I just saw a woman point to her daughter and scream at her husband THIS IS YOUR GENES, THIS IS YOU.
Dude, you posted a cap of a porn to survey if it looked like me. That's pretty certifiably creepy.
I'm sitting in the middle of them on his bed, forcing them to watch Brokeback Mountain. I am the best cock blocker ever.
Became best friends with the hotdog stand creeper outside the bar. Cried and told him my feet hurt too much to walk home then begged him to hire me.

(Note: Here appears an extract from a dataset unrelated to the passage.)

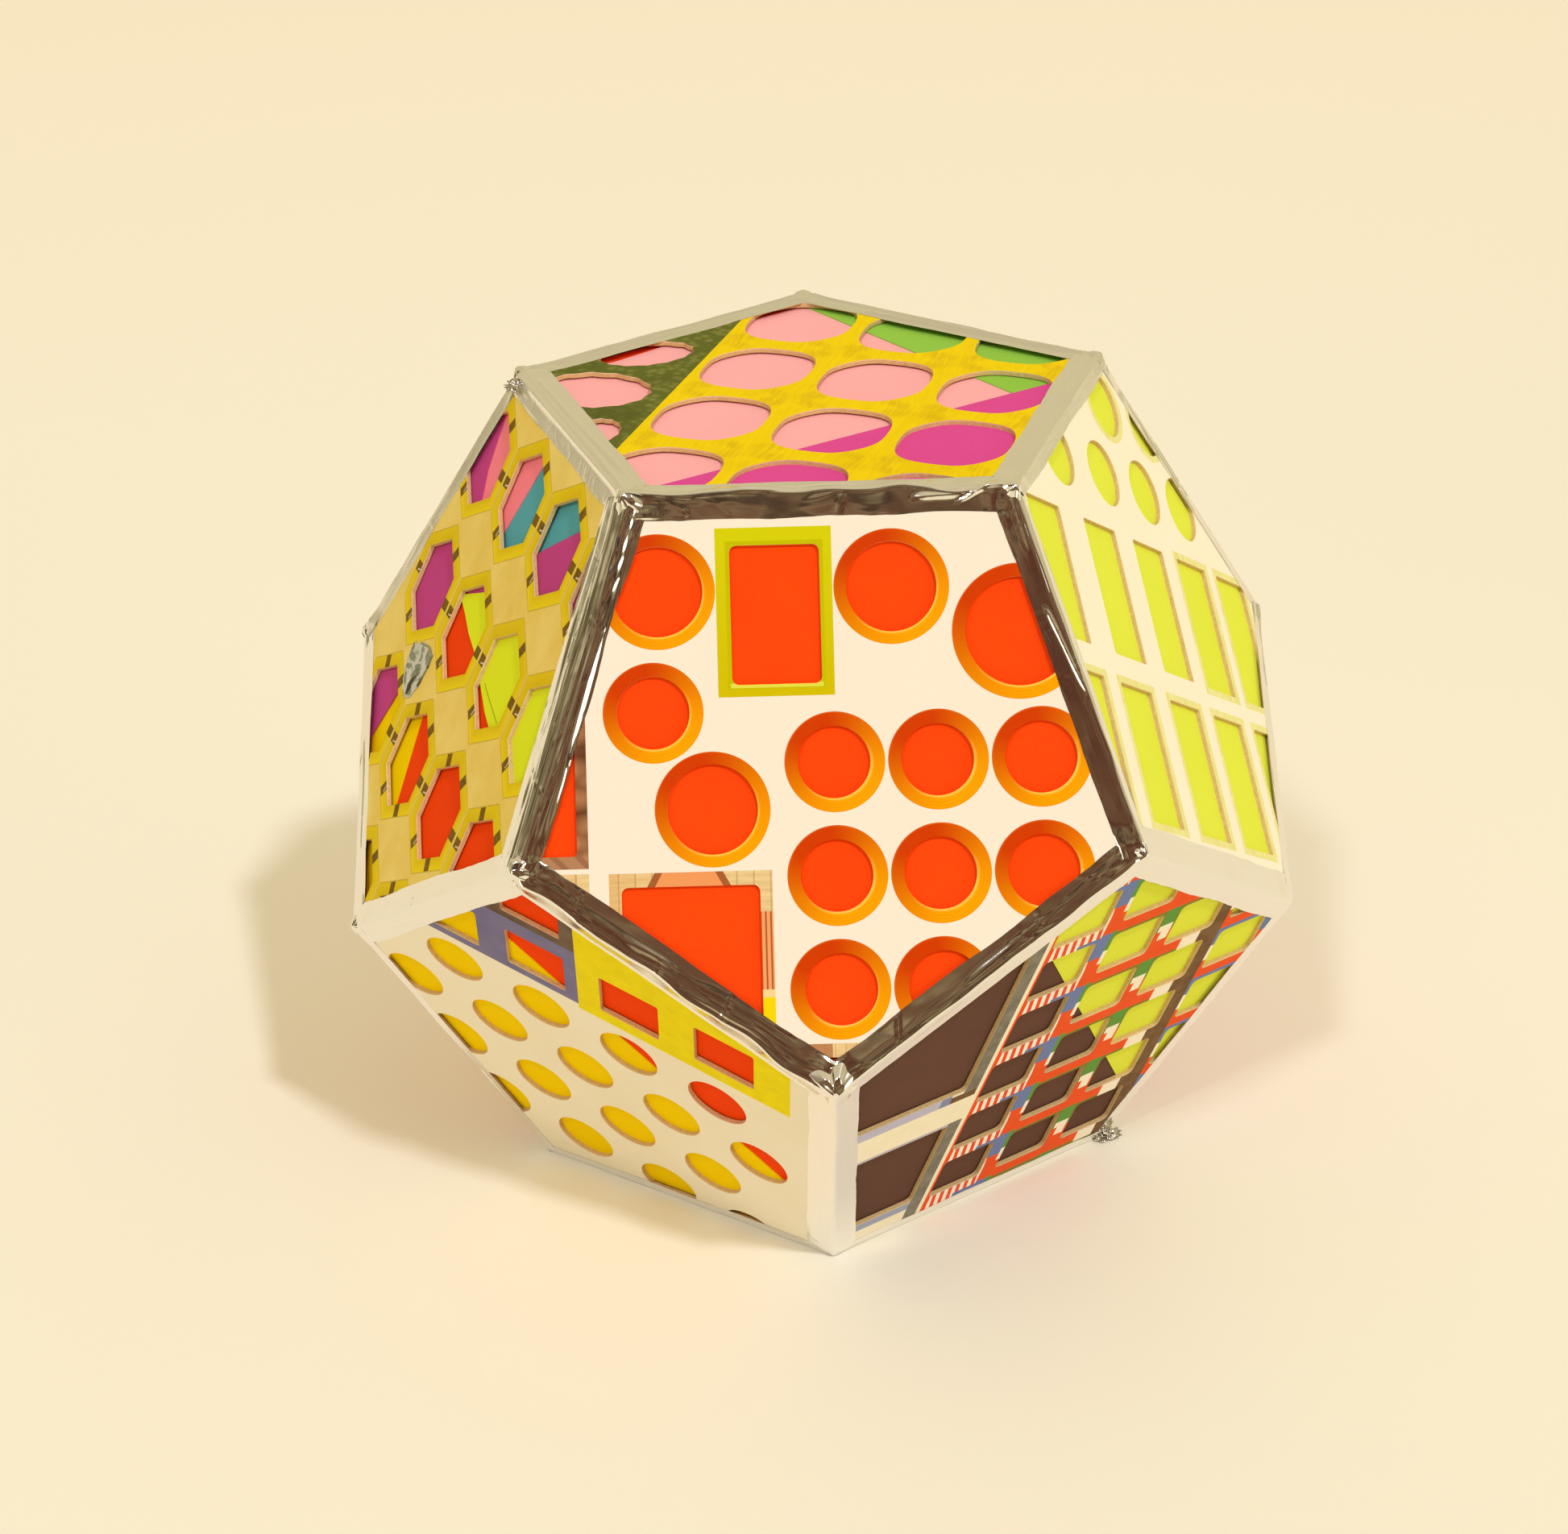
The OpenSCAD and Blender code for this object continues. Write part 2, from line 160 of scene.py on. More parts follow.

A guy at one of our big accounts just said you probably dont remember meeting me saturday night ps you were right about those two girls being lesbian
Remember that girl that we found passed out in the dorm study room under a pile of money and jimmy johns wrappers? She's standing right on front of me.
You know the cave of wonders in Aladdin? That's how I feel about his apartment. Except with blow and other treasures.
I just soaked a sugar cookie in nail polish remover to clean off my nails because I was too lazy to walk to the bathroom to get a cotton ball. Is this what rock bottom feels like?
so we were doing it and I was like umm hi im losing my virginity can you take off your beanie
Also at one point I told him to say my name and it took him like 5 seconds to remember.
I have 3 bottles of vodka in my room telling me not to go to work tomorrow.
MY MOM WALKED IN WHILE I WAS EATING THEM OUT AND STARTED ASKING US ABOUT THE PROJECT RUNWAY EPISODE WE WERE WATCHING EARLIER
Her cat was breathing in my ear all night, like that kid from Hey Arnold.
He's literally cuddling with the washer and dryer.
Can we just take a minute to acknowledge that you're drinking with your gay ex boyfriend's DAD who is a DEACON??